Son todo un peligro social ante el que habría que recordar que ellos no son el pueblo humilde, ni los trabajadores, ni la gente corriente… No lo han sido nunca. Son los que lo tienen todo y los que no quieren contribuir en nada. Son esas minorías organizadas, egoístas y reaccionarias que siguen anquilosadas en sus intereses inconfesables, en sus despreocupadas vidas de fiesta, en sus corridas de toros y en sus monterías. Esos, para los que, como ya hemos podido apreciar, supone toda una temeridad dejar los servicios públicos de Andalucía a su cuidado.
Frente a todo ello, en los próximos comicios autonómicos no estaría de más que les demostrásemos que, aunque les pese, –y aún con sus triquiñuelas legales– nuestro voto tendrá el mismo valor que el suyo. Que, seguimos teniendo muy presentes las palabras del poeta Antonio Machado. Esas en las que nos advertía: “Haced política, porque si no la hacéis, alguien la hará por vosotros y probablemente contra vosotros”. Que deberían saber que no lograrán, pese a su esfuerzo, que cunda entre nosotros el desánimo ni la resignación. Y, por último, que, más pronto que tarde, quedarán desenmascarados.
No permitamos que sus deseos queden amparados en la fragilidad de nuestra memoria. No permitamos que nos atrapen, de nuevo, en el fango de la desidia y de la desigualdad. No seamos cómplices de la involución que planean para nosotros, para nuestros derechos y para nuestro futuro.

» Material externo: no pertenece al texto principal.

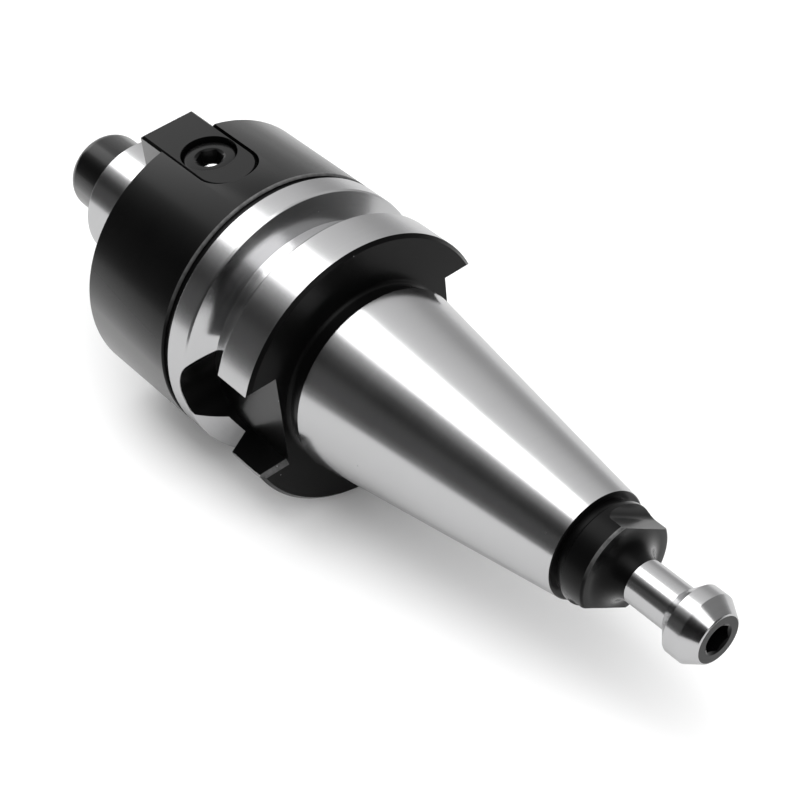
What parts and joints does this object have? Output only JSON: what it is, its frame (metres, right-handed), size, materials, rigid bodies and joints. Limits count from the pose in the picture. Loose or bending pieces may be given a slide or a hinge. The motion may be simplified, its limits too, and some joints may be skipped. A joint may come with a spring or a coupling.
{
  "type": "face mill arbor",
  "caption": "Face mill arbor: a steep ground taper with a pull stud, a V-grooved flange with drive slots, and a black body with drive keys, a cutter pilot and its clamping screw.",
  "frame": {"origin": "centre of the gauge plane, where the taper is 31.75 mm across", "axes": "+Z along the axis towards the pull stud, +X and -X through the flange's drive slots, +Y and -Y through the cutter's drive keys"},
  "size_m": [0.046, 0.046, 0.147],
  "materials": {
    "black_steel": "black oxide, satin",
    "ground_steel": "ground bright round the axis"
  },
  "bodies": {
    "root": {"holder_body": "black_steel", "pull_stud": "ground_steel", "drive_key_1": "black_steel", "drive_key_2": "black_steel", "key_screws": "black_steel", "arbor_screw": "black_steel"}
  },
  "joints": []
}
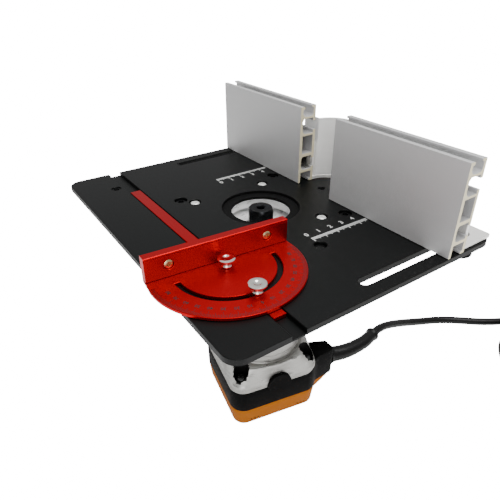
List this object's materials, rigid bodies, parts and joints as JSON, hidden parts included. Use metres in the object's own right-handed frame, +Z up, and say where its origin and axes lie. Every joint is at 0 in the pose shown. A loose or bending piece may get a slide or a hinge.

Es un lugar común el hecho de reconocer que los avances sociales no son irreversibles; que el progreso no siempre es una línea recta. No permitamos que las conquistas que el pueblo andaluz arrancó hace ahora precisamente cuarenta años, con las primeras elecciones al Parlamento de Andalucía del año 1982, se las lleven ahora los vientos y el olvido de la historia. Se lo debemos a la memoria de aquellas sufridas generaciones que lo hicieron posible. Por su dignidad y por su coraje en mejorar nuestras condiciones de vida. Porque su esfuerzo no se quede en vano. Por Andalucía.